Essays on Technology and Culture

To Understand Technology

What does it mean to understand technology? More importantly, how much understanding of technology do we need in our lives? Knowing the fundamentals of how electrons move, and how transistors and logic gates operate is useful, but does little to help us understand how to manage the myriad new ways technology has integrated itself into our lives. Just as you need not understand the chemical reactions occurring in the combustion chamber of your car’s engine to drive to work in the morning, the actual physics behind technology isn’t necessary in our lives.

The best way to learn how to use a car is to develop control of it. Get behind the wheel, turn the ignition, figure out what the switches, pedals, dials, and gauges do, and drive it around for a while in a controlled environment. Except in the most extreme circumstances, a car won’t do anything it’s not told to do. It’s the same with a computer, a smartphone, or a hammer. That’s not to say these are as intuitive as a hammer. Many of us can intuit that the heavy part of the hammer is supposed to make contact with some other thing. Not so much when a tool’s interface consists of multiple parts that must be operated in a specific sequence—or, worse, is completely open-ended.

Consider the earliest computer interfaces that average people might have to deal with: a cryptic line of text, and a blinking cursor (if that). Unless you know the commands, the computer will respond in a very non-cryptic fashion: “Bad command or file name.” The chances you’ll type a particularly dangerous command are very slim. Still, the requirement of pre-existing knowledge to use the computer’s interface—be it from a manual, or teaching—presents a huge obstacle. It’s intimidating to face down a command line with no knowledge, even if you “know” you’re unlikely to break the darn thing. This fear prevents that sort of controlled experimentation that lets us understand other tools and technologies. Even worse, as the familiar tools in our lives become computers in their own right, the learning curve and fear becomes all the more common.

But knowing how to use a thing, and understanding a thing are not the same. To return to the car, we understand that a car is a device that allows us to move ourselves, other people, and physical things from one point to another, at a decent speed. A computer is not so easily simplified in terms of what we can do with it, because increasingly the computer, and computerized devices, can do almost anything we desire. Once again, Douglas Adams beat me to the punch, summarizing the entire problem thusly: “First we thought the PC was a calculator. Then we found out how to turn numbers into letters with ASCII — and we thought it was a typewriter. Then we discovered graphics, and we thought it was a television. With the World Wide Web, we’ve realized it’s a brochure.”
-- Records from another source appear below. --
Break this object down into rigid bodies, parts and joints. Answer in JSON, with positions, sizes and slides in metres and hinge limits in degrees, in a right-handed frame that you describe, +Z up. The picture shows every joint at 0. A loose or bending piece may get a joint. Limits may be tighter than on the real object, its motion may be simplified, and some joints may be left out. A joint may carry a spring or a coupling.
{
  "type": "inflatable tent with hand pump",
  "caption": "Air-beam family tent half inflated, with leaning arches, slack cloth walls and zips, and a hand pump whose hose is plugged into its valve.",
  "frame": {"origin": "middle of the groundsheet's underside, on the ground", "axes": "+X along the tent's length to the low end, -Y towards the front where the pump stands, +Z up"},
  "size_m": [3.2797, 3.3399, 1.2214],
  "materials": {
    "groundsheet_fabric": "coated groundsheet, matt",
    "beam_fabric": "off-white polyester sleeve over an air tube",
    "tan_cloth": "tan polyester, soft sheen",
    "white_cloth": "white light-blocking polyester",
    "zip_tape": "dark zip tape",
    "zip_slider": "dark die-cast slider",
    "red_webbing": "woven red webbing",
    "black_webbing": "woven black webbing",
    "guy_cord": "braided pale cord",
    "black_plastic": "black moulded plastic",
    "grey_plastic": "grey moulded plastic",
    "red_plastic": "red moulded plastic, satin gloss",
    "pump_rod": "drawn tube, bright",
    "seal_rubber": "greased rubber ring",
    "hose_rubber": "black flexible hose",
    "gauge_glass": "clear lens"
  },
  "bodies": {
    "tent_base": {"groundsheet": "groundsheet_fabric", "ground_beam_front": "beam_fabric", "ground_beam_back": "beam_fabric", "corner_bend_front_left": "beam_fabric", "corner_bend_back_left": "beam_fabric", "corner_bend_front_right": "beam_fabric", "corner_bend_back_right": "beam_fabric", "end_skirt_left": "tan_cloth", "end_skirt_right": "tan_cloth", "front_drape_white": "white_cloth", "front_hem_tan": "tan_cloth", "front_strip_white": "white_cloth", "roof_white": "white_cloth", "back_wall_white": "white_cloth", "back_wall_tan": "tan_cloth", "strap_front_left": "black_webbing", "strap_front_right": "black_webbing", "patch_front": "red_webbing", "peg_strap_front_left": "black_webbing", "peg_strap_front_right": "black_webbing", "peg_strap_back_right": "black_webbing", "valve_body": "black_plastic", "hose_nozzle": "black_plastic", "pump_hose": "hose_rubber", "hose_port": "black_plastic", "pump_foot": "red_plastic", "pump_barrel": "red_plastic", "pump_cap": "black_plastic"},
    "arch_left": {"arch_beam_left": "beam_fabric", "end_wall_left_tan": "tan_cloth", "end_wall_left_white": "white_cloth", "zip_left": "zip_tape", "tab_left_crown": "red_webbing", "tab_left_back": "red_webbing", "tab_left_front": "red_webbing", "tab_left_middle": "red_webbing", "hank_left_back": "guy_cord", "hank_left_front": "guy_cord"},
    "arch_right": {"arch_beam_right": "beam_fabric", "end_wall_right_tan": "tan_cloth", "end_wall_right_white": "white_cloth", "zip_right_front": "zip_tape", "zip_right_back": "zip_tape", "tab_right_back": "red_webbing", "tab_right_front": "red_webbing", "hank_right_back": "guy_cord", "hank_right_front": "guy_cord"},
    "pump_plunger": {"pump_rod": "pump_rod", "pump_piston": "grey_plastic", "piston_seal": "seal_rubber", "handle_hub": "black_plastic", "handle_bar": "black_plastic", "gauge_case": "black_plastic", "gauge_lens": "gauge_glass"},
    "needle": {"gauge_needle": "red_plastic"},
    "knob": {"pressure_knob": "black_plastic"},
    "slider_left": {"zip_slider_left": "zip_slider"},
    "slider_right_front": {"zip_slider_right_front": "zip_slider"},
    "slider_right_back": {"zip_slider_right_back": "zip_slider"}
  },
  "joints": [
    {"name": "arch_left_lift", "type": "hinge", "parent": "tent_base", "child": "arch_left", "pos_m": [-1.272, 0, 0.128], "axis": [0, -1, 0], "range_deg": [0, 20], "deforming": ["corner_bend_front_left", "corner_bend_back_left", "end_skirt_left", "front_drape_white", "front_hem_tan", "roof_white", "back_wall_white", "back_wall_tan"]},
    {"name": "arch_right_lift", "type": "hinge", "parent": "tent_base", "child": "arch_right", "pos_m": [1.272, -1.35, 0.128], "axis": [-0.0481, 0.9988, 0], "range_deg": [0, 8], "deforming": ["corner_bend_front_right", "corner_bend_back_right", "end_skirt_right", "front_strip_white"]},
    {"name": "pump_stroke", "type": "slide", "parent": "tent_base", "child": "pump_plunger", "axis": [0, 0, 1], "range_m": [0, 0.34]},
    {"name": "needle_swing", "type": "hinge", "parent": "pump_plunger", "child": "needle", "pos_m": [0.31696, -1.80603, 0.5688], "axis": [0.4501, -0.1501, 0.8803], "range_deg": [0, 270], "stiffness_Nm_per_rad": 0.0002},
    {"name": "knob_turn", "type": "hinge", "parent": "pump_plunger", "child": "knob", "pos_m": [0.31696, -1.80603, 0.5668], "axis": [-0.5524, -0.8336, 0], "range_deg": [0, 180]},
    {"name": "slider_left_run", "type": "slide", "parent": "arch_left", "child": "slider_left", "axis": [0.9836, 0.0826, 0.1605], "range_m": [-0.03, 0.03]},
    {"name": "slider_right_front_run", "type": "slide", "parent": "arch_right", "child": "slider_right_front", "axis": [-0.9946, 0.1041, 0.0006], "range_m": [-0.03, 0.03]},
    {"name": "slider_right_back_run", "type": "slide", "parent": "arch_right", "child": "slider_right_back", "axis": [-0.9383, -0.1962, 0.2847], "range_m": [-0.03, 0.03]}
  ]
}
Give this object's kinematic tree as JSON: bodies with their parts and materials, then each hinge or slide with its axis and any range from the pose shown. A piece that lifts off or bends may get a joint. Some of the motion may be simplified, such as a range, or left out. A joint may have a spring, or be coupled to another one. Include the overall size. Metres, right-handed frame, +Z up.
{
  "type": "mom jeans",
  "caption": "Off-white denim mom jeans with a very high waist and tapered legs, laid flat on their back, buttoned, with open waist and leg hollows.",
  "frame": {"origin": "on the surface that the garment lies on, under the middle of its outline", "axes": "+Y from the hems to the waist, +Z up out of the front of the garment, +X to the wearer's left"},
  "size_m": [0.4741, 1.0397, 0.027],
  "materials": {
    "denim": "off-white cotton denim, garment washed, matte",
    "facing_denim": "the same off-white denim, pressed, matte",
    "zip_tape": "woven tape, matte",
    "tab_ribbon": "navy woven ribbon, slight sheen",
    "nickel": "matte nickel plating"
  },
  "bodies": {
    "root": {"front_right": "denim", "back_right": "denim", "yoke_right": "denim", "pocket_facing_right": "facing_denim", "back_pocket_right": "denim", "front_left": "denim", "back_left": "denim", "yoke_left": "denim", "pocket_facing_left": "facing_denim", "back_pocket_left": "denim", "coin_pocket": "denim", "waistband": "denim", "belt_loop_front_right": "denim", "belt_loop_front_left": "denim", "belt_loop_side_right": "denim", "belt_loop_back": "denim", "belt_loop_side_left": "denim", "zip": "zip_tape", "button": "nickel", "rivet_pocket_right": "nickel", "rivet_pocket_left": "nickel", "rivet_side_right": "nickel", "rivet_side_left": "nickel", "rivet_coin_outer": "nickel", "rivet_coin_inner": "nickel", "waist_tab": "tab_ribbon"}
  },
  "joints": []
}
Shortcuts like this allow for us to think we have a grip on what these tools are, but the truth is much more nuanced. A computer, a smartphone, the Internet—these tools are whatever we want them to be, and to understand them, we need to not only know this, but we need to know how to make them what we want them to be. This should be the fundamental mission of any company that exists in this space: not to simply sell a product that people can use for a small number of purposes, but to sell a product that emboldens someone to do anything they can imagine. There’s precious few companies out there do this. All we can hope for, at best, is for a company to hand us the product with no preconceptions on how we’ll use it, but also no inspiration for us to use it as anything more than a calculator, typewriter, television, or brochure. At worst, we have companies that hand us the product with the promise it can be one thing—a telephone, perhaps—but does it poorly.
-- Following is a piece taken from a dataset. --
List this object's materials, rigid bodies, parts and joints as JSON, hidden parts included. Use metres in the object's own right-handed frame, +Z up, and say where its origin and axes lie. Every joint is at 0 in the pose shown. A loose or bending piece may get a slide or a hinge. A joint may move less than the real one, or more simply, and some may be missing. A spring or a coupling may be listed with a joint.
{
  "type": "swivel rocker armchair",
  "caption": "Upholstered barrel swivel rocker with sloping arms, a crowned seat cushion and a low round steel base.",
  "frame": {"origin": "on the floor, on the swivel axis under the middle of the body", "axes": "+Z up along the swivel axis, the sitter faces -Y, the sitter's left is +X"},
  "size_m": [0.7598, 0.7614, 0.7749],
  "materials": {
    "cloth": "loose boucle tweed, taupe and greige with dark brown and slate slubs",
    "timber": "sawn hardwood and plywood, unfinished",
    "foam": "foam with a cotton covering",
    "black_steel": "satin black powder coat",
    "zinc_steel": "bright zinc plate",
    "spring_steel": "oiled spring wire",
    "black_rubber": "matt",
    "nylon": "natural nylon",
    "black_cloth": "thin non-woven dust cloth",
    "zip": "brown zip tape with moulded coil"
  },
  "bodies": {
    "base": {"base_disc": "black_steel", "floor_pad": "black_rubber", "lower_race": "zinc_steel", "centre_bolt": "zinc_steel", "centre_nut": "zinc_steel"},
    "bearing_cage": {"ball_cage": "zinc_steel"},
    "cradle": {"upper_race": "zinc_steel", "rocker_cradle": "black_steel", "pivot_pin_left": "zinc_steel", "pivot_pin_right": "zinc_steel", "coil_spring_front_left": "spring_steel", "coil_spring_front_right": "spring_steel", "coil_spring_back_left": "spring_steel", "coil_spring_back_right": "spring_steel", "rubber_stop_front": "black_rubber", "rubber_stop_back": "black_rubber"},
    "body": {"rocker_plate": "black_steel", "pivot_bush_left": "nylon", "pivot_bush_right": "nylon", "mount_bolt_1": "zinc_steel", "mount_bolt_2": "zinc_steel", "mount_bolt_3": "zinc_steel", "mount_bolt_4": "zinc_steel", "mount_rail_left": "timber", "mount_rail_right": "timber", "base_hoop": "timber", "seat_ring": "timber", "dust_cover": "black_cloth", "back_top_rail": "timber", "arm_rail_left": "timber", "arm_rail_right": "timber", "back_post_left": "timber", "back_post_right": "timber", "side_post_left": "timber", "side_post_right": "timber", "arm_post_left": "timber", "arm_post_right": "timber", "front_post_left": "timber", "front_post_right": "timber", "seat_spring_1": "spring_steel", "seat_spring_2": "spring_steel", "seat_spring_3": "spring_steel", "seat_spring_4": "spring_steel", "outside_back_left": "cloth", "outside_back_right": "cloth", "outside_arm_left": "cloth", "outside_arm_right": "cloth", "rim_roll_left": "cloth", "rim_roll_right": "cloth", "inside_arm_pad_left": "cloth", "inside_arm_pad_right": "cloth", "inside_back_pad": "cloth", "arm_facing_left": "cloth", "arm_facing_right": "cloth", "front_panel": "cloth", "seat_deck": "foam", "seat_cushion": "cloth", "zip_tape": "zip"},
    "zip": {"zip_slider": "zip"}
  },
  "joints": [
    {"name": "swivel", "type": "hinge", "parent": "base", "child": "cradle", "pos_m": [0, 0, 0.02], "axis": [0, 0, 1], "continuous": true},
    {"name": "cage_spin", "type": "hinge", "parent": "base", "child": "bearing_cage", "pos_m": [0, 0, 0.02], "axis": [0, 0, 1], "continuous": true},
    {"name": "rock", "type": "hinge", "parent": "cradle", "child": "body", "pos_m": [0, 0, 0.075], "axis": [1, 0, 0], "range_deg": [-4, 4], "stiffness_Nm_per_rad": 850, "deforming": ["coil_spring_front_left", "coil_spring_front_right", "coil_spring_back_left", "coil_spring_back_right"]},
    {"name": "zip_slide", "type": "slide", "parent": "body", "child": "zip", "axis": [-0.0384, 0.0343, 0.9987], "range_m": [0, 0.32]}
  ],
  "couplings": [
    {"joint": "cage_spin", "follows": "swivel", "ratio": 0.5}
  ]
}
The reason so few companies give us technology products that inspire us to do more with them, is that it’s more lucrative for them to limit our choices. Handing us an expensive handheld computer that locks us into a predefined experience created by a marketing person to reduce what we use the product for, sell partner content, and collect our personal information to resell does not benefit us at all. Until one of the few companies who does inspire us to do more with our technologies entered the cellphone space, this is what we had to put up with—and many of us still do. We allow this to happen, because the majority of us don’t understand the potential of what they hold in their hands every day, and until they do, the balance of power will forever tip against us.